Aim:
Would you quote the material below in full and unchanged?

**** Data block

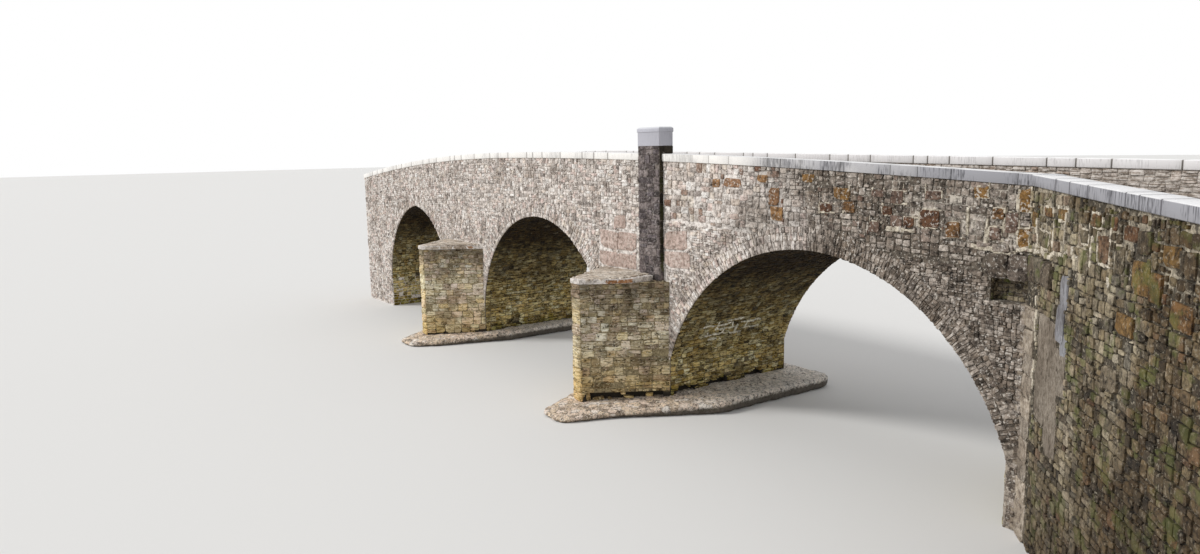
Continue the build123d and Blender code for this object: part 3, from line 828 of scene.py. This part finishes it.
# Upstream face, in three pieces, and the same wall downstream. The near end has larger stones below its
# coping, over slaty rubble, with pale pointing round the marked ones and wider joints from some way along.
pointed_from, wide_joints_from = 6.8, 7.2
pointing = []
for name, u_low, u_high in (
    ("left", left_end_x, crest_x),
    ("middle", crest_x, pilaster_x),
    ("right", pilaster_x, corner_x),
):
    pile = []
    whole = (u_low, u_high, 0, wall_top)
    if name == "right":
        plain = [mark for mark in marked_stones if mark[0] < pointed_from]
        pointed = [mark for mark in marked_stones if mark[0] > pointed_from]
        set_marks(pile, flat_face, plain, proud=0.02, joint=0.012)
        set_marks(pile, flat_face, pointed, pointing, proud=0.034, joint=0.0)
        set_marks(pile, flat_face, rough_blocks, proud=0.06, joint=0.0, depth=0.24)
        high = {"largest": 0.075, "tones": 0.89, "proud": 0.018, "longest": 1.9, "tilt": 5}
        low = {"largest": 0.024, "tones": 0.8, "proud": 0.024, "joint": 0.012, "longest": 2.4, "tilt": 7}
        near_end = (wide_joints_from, u_high, 0, wall_top)
        fill(pile, upstream_face, (u_low, wide_joints_from, 0, wall_top), above_courses, joint=0.02, **high)
        fill(pile, upstream_face, near_end, above_courses, joint=0.034, lift=(0.18, 0.34), **high)
        fill(pile, upstream_face, whole, below_courses, **low)
    else:
        fill(pile, upstream_face, whole, upstream_wall, 0.045, tones=0.77, proud=0.02, joint=0.02, tilt=5)
    finish_stones("upstream_face_stones_" + name, pile, face_stone)
    pile = []
    patch = (-other_corner_x if name == "right" else -u_high, -u_low, 0, wall_top)
    fill(pile, downstream_face, patch, clear_of_arches, 0.08, tones=0.88, joint=0.02)
    finish_stones("downstream_face_stones_" + name, pile, face_stone)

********

Right answer:
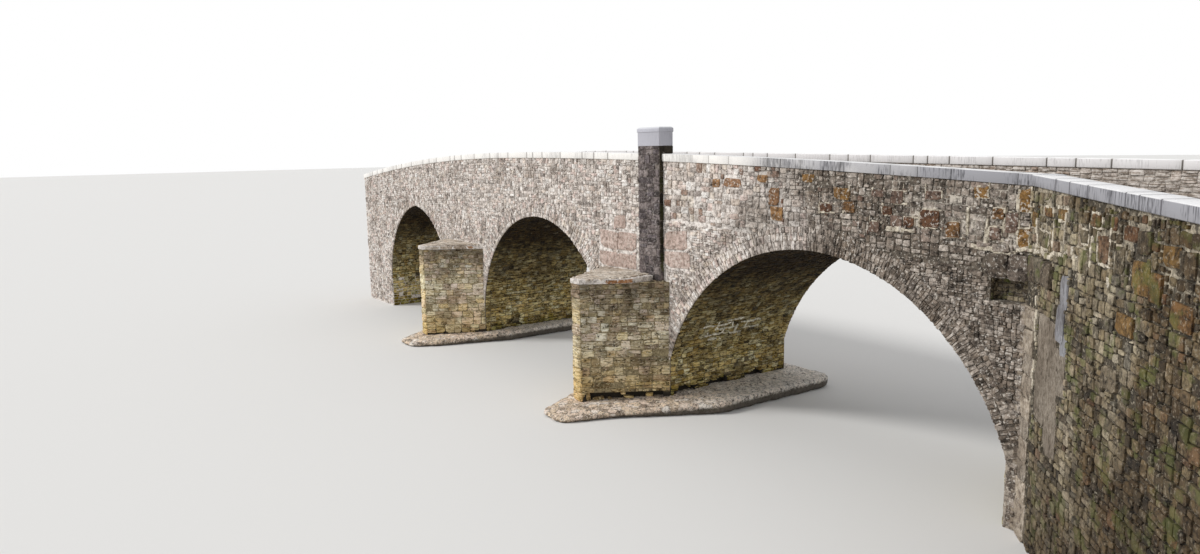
Continue the build123d and Blender code for this object: part 3, from line 828 of scene.py. This part finishes it.
# Upstream face, in three pieces, and the same wall downstream. The near end has larger stones below its
# coping, over slaty rubble, with pale pointing round the marked ones and wider joints from some way along.
pointed_from, wide_joints_from = 6.8, 7.2
pointing = []
for name, u_low, u_high in (
    ("left", left_end_x, crest_x),
    ("middle", crest_x, pilaster_x),
    ("right", pilaster_x, corner_x),
):
    pile = []
    whole = (u_low, u_high, 0, wall_top)
    if name == "right":
        plain = [mark for mark in marked_stones if mark[0] < pointed_from]
        pointed = [mark for mark in marked_stones if mark[0] > pointed_from]
        set_marks(pile, flat_face, plain, proud=0.02, joint=0.012)
        set_marks(pile, flat_face, pointed, pointing, proud=0.034, joint=0.0)
        set_marks(pile, flat_face, rough_blocks, proud=0.06, joint=0.0, depth=0.24)
        high = {"largest": 0.075, "tones": 0.89, "proud": 0.018, "longest": 1.9, "tilt": 5}
        low = {"largest": 0.024, "tones": 0.8, "proud": 0.024, "joint": 0.012, "longest": 2.4, "tilt": 7}
        near_end = (wide_joints_from, u_high, 0, wall_top)
        fill(pile, upstream_face, (u_low, wide_joints_from, 0, wall_top), above_courses, joint=0.02, **high)
        fill(pile, upstream_face, near_end, above_courses, joint=0.034, lift=(0.18, 0.34), **high)
        fill(pile, upstream_face, whole, below_courses, **low)
    else:
        fill(pile, upstream_face, whole, upstream_wall, 0.045, tones=0.77, proud=0.02, joint=0.02, tilt=5)
    finish_stones("upstream_face_stones_" + name, pile, face_stone)
    pile = []
    patch = (-other_corner_x if name == "right" else -u_high, -u_low, 0, wall_top)
    fill(pile, downstream_face, patch, clear_of_arches, 0.08, tones=0.88, joint=0.02)
    finish_stones("downstream_face_stones_" + name, pile, face_stone)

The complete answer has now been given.